Exercise directions: Print each line of the listing once more, precisely as given.
** start **
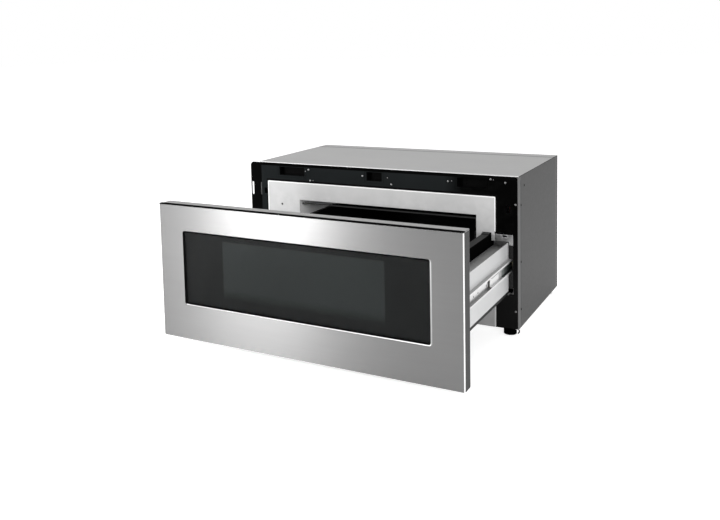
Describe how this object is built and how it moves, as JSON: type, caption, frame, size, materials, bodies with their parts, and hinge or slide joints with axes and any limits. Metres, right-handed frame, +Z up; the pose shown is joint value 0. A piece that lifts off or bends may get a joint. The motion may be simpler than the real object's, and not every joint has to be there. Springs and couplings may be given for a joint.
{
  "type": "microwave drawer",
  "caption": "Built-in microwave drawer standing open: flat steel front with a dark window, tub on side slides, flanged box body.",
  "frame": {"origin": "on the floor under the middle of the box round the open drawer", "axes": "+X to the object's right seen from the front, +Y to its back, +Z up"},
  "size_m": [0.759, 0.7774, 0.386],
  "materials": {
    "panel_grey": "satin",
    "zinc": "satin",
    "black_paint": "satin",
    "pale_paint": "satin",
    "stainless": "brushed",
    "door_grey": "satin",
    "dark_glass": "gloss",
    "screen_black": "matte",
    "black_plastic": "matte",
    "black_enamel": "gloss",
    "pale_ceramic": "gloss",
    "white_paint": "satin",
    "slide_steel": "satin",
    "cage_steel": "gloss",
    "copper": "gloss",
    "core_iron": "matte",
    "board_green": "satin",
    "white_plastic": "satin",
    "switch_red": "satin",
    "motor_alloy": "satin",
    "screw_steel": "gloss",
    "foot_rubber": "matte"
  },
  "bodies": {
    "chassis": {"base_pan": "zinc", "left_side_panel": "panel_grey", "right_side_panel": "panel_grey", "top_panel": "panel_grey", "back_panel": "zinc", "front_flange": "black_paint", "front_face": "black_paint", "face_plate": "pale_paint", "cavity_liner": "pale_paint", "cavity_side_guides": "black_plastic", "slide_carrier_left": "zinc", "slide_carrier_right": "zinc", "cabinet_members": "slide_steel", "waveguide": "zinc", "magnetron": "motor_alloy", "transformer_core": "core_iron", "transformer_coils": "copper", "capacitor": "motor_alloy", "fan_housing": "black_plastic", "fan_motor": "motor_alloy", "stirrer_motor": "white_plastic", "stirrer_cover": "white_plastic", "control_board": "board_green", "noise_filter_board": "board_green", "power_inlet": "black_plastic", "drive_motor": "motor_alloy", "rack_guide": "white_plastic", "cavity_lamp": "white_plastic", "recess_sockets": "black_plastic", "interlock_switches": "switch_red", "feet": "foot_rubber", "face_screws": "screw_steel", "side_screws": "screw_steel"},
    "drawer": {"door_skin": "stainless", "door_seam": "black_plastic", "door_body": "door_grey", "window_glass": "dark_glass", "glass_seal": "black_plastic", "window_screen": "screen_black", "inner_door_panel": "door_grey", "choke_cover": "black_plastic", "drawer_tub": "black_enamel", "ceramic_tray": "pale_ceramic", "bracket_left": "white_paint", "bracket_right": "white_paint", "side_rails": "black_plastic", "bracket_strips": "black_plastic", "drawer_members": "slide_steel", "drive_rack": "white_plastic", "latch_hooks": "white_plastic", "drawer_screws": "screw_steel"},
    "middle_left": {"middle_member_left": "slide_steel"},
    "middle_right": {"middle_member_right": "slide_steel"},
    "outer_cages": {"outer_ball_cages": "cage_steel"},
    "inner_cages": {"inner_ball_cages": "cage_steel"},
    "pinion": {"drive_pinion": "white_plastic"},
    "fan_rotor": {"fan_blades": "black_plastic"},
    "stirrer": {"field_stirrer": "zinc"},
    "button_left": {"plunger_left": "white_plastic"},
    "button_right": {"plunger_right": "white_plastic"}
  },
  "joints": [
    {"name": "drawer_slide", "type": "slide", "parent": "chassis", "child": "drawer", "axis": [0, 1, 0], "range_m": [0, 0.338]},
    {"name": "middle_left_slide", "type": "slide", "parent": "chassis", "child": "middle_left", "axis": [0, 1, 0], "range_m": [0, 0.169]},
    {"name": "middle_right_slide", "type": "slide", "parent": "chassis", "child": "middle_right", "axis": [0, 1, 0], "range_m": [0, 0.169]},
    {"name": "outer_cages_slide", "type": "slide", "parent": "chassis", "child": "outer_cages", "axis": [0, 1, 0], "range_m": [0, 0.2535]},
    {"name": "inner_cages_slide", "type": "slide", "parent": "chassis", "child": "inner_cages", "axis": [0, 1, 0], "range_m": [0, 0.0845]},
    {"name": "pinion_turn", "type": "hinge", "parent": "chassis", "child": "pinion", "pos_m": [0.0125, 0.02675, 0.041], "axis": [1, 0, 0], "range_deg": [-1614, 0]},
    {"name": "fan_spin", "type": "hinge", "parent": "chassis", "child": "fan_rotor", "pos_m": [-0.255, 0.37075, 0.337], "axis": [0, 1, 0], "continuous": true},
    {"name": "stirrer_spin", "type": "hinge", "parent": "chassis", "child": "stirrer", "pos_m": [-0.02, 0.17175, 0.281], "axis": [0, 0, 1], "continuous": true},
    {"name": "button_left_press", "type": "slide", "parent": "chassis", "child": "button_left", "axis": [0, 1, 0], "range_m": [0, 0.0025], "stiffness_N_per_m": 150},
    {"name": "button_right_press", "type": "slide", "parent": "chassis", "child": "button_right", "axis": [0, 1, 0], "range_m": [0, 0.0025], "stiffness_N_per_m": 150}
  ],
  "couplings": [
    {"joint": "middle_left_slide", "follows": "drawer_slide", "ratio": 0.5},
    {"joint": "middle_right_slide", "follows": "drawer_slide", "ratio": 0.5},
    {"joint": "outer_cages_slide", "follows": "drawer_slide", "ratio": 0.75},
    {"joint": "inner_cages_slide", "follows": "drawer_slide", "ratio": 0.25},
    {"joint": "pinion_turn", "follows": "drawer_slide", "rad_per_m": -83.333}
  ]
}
** end **
Correct response:
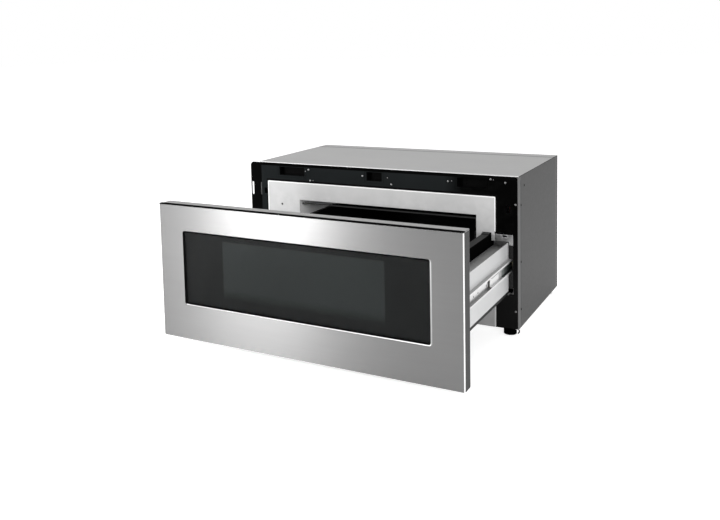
Describe how this object is built and how it moves, as JSON: type, caption, frame, size, materials, bodies with their parts, and hinge or slide joints with axes and any limits. Metres, right-handed frame, +Z up; the pose shown is joint value 0. A piece that lifts off or bends may get a joint. The motion may be simpler than the real object's, and not every joint has to be there. Springs and couplings may be given for a joint.
{
  "type": "microwave drawer",
  "caption": "Built-in microwave drawer standing open: flat steel front with a dark window, tub on side slides, flanged box body.",
  "frame": {"origin": "on the floor under the middle of the box round the open drawer", "axes": "+X to the object's right seen from the front, +Y to its back, +Z up"},
  "size_m": [0.759, 0.7774, 0.386],
  "materials": {
    "panel_grey": "satin",
    "zinc": "satin",
    "black_paint": "satin",
    "pale_paint": "satin",
    "stainless": "brushed",
    "door_grey": "satin",
    "dark_glass": "gloss",
    "screen_black": "matte",
    "black_plastic": "matte",
    "black_enamel": "gloss",
    "pale_ceramic": "gloss",
    "white_paint": "satin",
    "slide_steel": "satin",
    "cage_steel": "gloss",
    "copper": "gloss",
    "core_iron": "matte",
    "board_green": "satin",
    "white_plastic": "satin",
    "switch_red": "satin",
    "motor_alloy": "satin",
    "screw_steel": "gloss",
    "foot_rubber": "matte"
  },
  "bodies": {
    "chassis": {"base_pan": "zinc", "left_side_panel": "panel_grey", "right_side_panel": "panel_grey", "top_panel": "panel_grey", "back_panel": "zinc", "front_flange": "black_paint", "front_face": "black_paint", "face_plate": "pale_paint", "cavity_liner": "pale_paint", "cavity_side_guides": "black_plastic", "slide_carrier_left": "zinc", "slide_carrier_right": "zinc", "cabinet_members": "slide_steel", "waveguide": "zinc", "magnetron": "motor_alloy", "transformer_core": "core_iron", "transformer_coils": "copper", "capacitor": "motor_alloy", "fan_housing": "black_plastic", "fan_motor": "motor_alloy", "stirrer_motor": "white_plastic", "stirrer_cover": "white_plastic", "control_board": "board_green", "noise_filter_board": "board_green", "power_inlet": "black_plastic", "drive_motor": "motor_alloy", "rack_guide": "white_plastic", "cavity_lamp": "white_plastic", "recess_sockets": "black_plastic", "interlock_switches": "switch_red", "feet": "foot_rubber", "face_screws": "screw_steel", "side_screws": "screw_steel"},
    "drawer": {"door_skin": "stainless", "door_seam": "black_plastic", "door_body": "door_grey", "window_glass": "dark_glass", "glass_seal": "black_plastic", "window_screen": "screen_black", "inner_door_panel": "door_grey", "choke_cover": "black_plastic", "drawer_tub": "black_enamel", "ceramic_tray": "pale_ceramic", "bracket_left": "white_paint", "bracket_right": "white_paint", "side_rails": "black_plastic", "bracket_strips": "black_plastic", "drawer_members": "slide_steel", "drive_rack": "white_plastic", "latch_hooks": "white_plastic", "drawer_screws": "screw_steel"},
    "middle_left": {"middle_member_left": "slide_steel"},
    "middle_right": {"middle_member_right": "slide_steel"},
    "outer_cages": {"outer_ball_cages": "cage_steel"},
    "inner_cages": {"inner_ball_cages": "cage_steel"},
    "pinion": {"drive_pinion": "white_plastic"},
    "fan_rotor": {"fan_blades": "black_plastic"},
    "stirrer": {"field_stirrer": "zinc"},
    "button_left": {"plunger_left": "white_plastic"},
    "button_right": {"plunger_right": "white_plastic"}
  },
  "joints": [
    {"name": "drawer_slide", "type": "slide", "parent": "chassis", "child": "drawer", "axis": [0, 1, 0], "range_m": [0, 0.338]},
    {"name": "middle_left_slide", "type": "slide", "parent": "chassis", "child": "middle_left", "axis": [0, 1, 0], "range_m": [0, 0.169]},
    {"name": "middle_right_slide", "type": "slide", "parent": "chassis", "child": "middle_right", "axis": [0, 1, 0], "range_m": [0, 0.169]},
    {"name": "outer_cages_slide", "type": "slide", "parent": "chassis", "child": "outer_cages", "axis": [0, 1, 0], "range_m": [0, 0.2535]},
    {"name": "inner_cages_slide", "type": "slide", "parent": "chassis", "child": "inner_cages", "axis": [0, 1, 0], "range_m": [0, 0.0845]},
    {"name": "pinion_turn", "type": "hinge", "parent": "chassis", "child": "pinion", "pos_m": [0.0125, 0.02675, 0.041], "axis": [1, 0, 0], "range_deg": [-1614, 0]},
    {"name": "fan_spin", "type": "hinge", "parent": "chassis", "child": "fan_rotor", "pos_m": [-0.255, 0.37075, 0.337], "axis": [0, 1, 0], "continuous": true},
    {"name": "stirrer_spin", "type": "hinge", "parent": "chassis", "child": "stirrer", "pos_m": [-0.02, 0.17175, 0.281], "axis": [0, 0, 1], "continuous": true},
    {"name": "button_left_press", "type": "slide", "parent": "chassis", "child": "button_left", "axis": [0, 1, 0], "range_m": [0, 0.0025], "stiffness_N_per_m": 150},
    {"name": "button_right_press", "type": "slide", "parent": "chassis", "child": "button_right", "axis": [0, 1, 0], "range_m": [0, 0.0025], "stiffness_N_per_m": 150}
  ],
  "couplings": [
    {"joint": "middle_left_slide", "follows": "drawer_slide", "ratio": 0.5},
    {"joint": "middle_right_slide", "follows": "drawer_slide", "ratio": 0.5},
    {"joint": "outer_cages_slide", "follows": "drawer_slide", "ratio": 0.75},
    {"joint": "inner_cages_slide", "follows": "drawer_slide", "ratio": 0.25},
    {"joint": "pinion_turn", "follows": "drawer_slide", "rad_per_m": -83.333}
  ]
}